汉武帝元朔二年(公元前127年),主父偃向朝廷呈上一份奏疏,提出“推恩令”的构想:诸侯王除嫡长子继承王位外,其余子弟均可在封地内分封列侯,由朝廷直接册封。这一政策看似是皇帝对诸侯的“恩泽”,实则暗藏玄机——通过改变继承制度,将诸侯国裂解为数十个小侯国,最终实现“不战而屈人之兵”的削藩目标。后世称其为“中国历史上第一阳谋”,甚至断言“智商160以下看不懂,看懂也破不了”。但若深入历史肌理,会发现这一“无解”局面背后,是多重因素交织的必然结果。
一、推恩令的“无解”之处:人性与制度的完美结合
推恩令的精妙,在于它精准把握了人性弱点与宗法伦理的矛盾。
1. 道德制高点:无法拒绝的“仁政”
汉初实行嫡长子继承制,诸侯王的庶子无封地,易引发内部矛盾。推恩令以“推私恩”为名,允许诸侯王将封地分给所有子弟,既符合儒家“仁孝”理念,又让诸侯王陷入两难:若拒绝,则背负“刻薄寡恩”的骂名,甚至引发子弟叛乱;若接受,则封地被逐步蚕食。例如,齐国被一分为七,原70城的疆域化为碎片,再无与中央抗衡之力。
2. 制度陷阱:裂变式的权力消解
推恩令的核心是“分而治之”。诸侯国每分裂一次,实力便削弱一分。汉景帝时,吴国尚有50城,楚国40城,赵国40城;至汉武帝末年,诸侯国“大国不过十余城,小侯不过十余里”,连郡县都比不上。这种“温水煮青蛙”的策略,避免了直接削藩引发的激烈反弹,如晁错削藩令导致的七国之乱。
3. 成本转移:皇帝的“零代价”操作
推恩令的实施成本几乎为零。分封爵位只需皇帝一道诏书,而封地分割、侯国管理均由诸侯自行承担。汉武帝甚至无需动用一兵一卒,仅凭制度设计便瓦解了地方势力。

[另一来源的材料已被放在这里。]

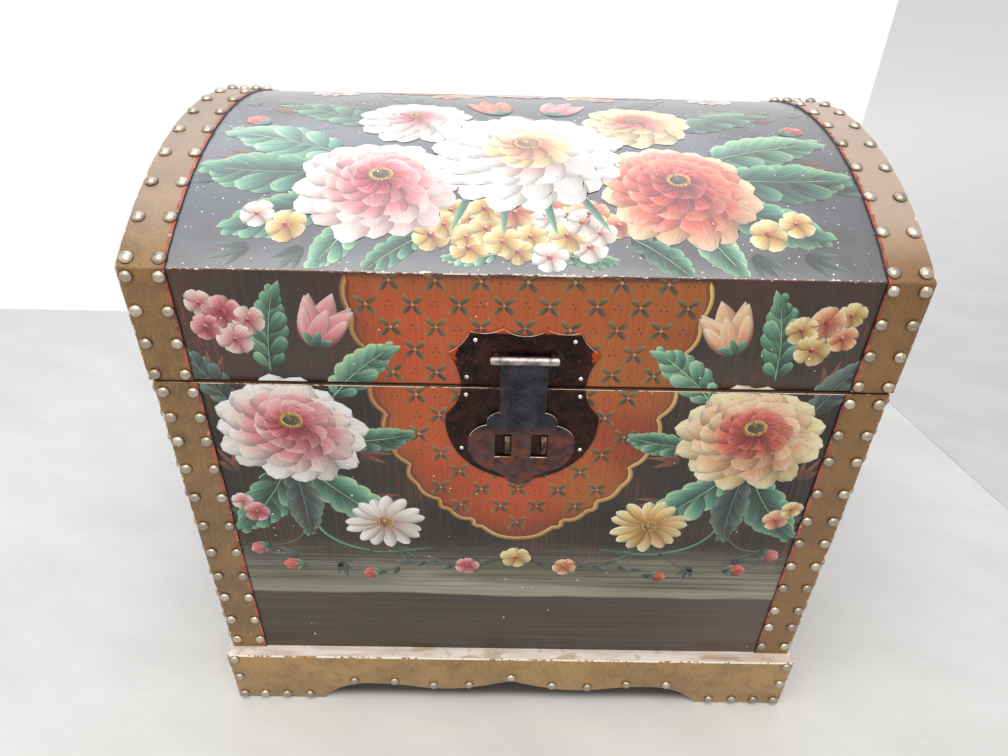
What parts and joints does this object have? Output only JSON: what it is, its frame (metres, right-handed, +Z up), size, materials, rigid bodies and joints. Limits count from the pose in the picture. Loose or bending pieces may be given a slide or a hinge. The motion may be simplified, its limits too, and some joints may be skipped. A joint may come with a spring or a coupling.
{
  "type": "dowry chest",
  "caption": "Dome-topped wooden chest on a scalloped plinth, painted panels, studded leather corner bands, rear-hinged lid and a swinging hasp over padlock staples.",
  "frame": {"origin": "on the floor, under the middle of the chest's width and depth", "axes": "+X towards the viewer's right when facing the hasp, +Y from the front to the back, +Z up"},
  "size_m": [0.4416, 0.326, 0.4214],
  "materials": {
    "painted_wood": "hand-painted flowers on a dark ground, satin varnish, worn edges",
    "bare_wood": "bare sawn softwood",
    "plinth_leathercloth": "board covered in gold-brown leathercloth",
    "band_leather": "gold-brown leathercloth with a thin red edge line",
    "stud_brass": "domed, silvery brass, aged",
    "lock_iron": "dark brown patina with rust mottling",
    "lock_nail_steel": "small bright nail heads",
    "hinge_brass": "pressed sheet, dulled"
  },
  "bodies": {
    "chest_body": {"body_back_board": "painted_wood", "body_band_back_left": "band_leather", "body_band_back_right": "band_leather", "body_band_front_left": "band_leather", "body_band_front_right": "band_leather", "body_bottom": "bare_wood", "body_front_board": "painted_wood", "body_left_end": "painted_wood", "body_right_end": "painted_wood", "body_studs_back_left": "stud_brass", "body_studs_back_right": "stud_brass", "body_studs_front_left": "stud_brass", "body_studs_front_right": "stud_brass", "hasp_staples": "lock_iron", "hinge_leaf_body_left": "hinge_brass", "hinge_leaf_body_right": "hinge_brass", "hinge_pin_left": "hinge_brass", "hinge_pin_right": "hinge_brass", "hinge_screws_body": "hinge_brass", "lock_nails_body": "lock_nail_steel", "lock_plate_body": "lock_iron", "plinth_back": "plinth_leathercloth", "plinth_corner_blocks": "bare_wood", "plinth_front": "plinth_leathercloth", "plinth_left": "plinth_leathercloth", "plinth_right": "plinth_leathercloth", "plinth_studs_back": "stud_brass", "plinth_studs_front": "stud_brass", "plinth_studs_left": "stud_brass", "plinth_studs_right": "stud_brass"},
    "lid": {"hasp_eyes": "lock_iron", "hasp_pin": "lock_iron", "hinge_leaf_lid_left": "hinge_brass", "hinge_leaf_lid_right": "hinge_brass", "hinge_screws_lid": "hinge_brass", "lid_back_board": "painted_wood", "lid_band_left": "band_leather", "lid_band_right": "band_leather", "lid_dome_panel": "painted_wood", "lid_dome_studs_left": "stud_brass", "lid_dome_studs_right": "stud_brass", "lid_end_studs_left": "stud_brass", "lid_end_studs_right": "stud_brass", "lid_front_board": "painted_wood", "lid_left_end": "painted_wood", "lid_right_end": "painted_wood", "lid_wall_studs_left": "stud_brass", "lid_wall_studs_right": "stud_brass", "lock_nails_lid": "lock_nail_steel", "lock_plate_lid": "lock_iron"},
    "hasp_arm": {"hasp": "lock_iron"}
  },
  "joints": [
    {"name": "lid_hinge", "type": "hinge", "parent": "chest_body", "child": "lid", "pos_m": [0, 0.1534, 0.30515], "axis": [-1, 0, 0], "range_deg": [0, 110]},
    {"name": "hasp_swing", "type": "hinge", "parent": "lid", "child": "hasp_arm", "pos_m": [0, -0.1543, 0.3272], "axis": [-1, 0, 0], "range_deg": [0, 180]}
  ]
}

这种“以子之矛攻子之盾”的智慧,使推恩令成为古代政治博弈的典范。
二、推恩令的“可解”性:历史条件的局限性
尽管推恩令在汉武帝时期堪称无解,但其成功依赖于特定的历史背景,若脱离这一语境,其“阳谋”属性可能失效。
1. 前提条件:诸侯国必须“家大业大”
推恩令针对的是拥有连城数十、地方千里的强大诸侯国。若诸侯国本身势力弱小(如后世藩王仅辖一县),则无地可分,政策自然失效。例如,东汉光武帝刘秀分封宗室时,诸侯国疆域已大幅缩小,推恩令失去实施基础。
2. 执行关键:皇帝需掌握绝对权威
推恩令的推行依赖中央对地方的控制力。汉武帝通过“推恩令+左官律+附益法”的组合拳,禁止诸侯王私自任用官吏、结交朝臣,进一步削弱其影响力。若皇帝权威不足(如西汉末年王莽篡汉前夕),诸侯王可能联合抵制,甚至发动叛乱。
3. 文化土壤:宗法伦理的约束力
推恩令的成功,部分得益于汉初儒家思想的普及。嫡长子继承制已深入人心,庶子对封地的渴望成为政策落地的催化剂。但在其他文化背景下(如游牧民族的“幼子守灶”传统),推恩令可能因违背习俗而难以推行。
三、推恩令的现代启示:规则设计的智慧
推恩令的“无解”与“可解”,揭示了一个核心真理:任何制度的有效性,均取决于其与时代环境的契合度。
1. 规则设计需顺应人性
推恩令的成功,在于它将人性中的贪婪、亲情与权力欲望转化为削弱对手的工具。现代管理中,类似逻辑同样适用:例如股权激励制度通过分散利益绑定团队,避免“一股独大”的风险。
2. 制度变革需循序渐进
汉武帝未像晁错那样激进削藩,而是通过三代人的量变积累(刘邦灭异姓王、吕后诛同姓王、汉文帝拆分齐国)为推恩令铺路。这种“渐进式改革”的智慧,对当今社会转型具有借鉴意义。
3. 权力制衡是永恒主题
推恩令的本质是中央对地方的权力重构。从秦郡县制到汉推恩令,再到唐宋路州县制、明清省府县制,中国历代王朝均在探索中央与地方的平衡点。这一命题,至今仍是现代国家治理的核心挑战。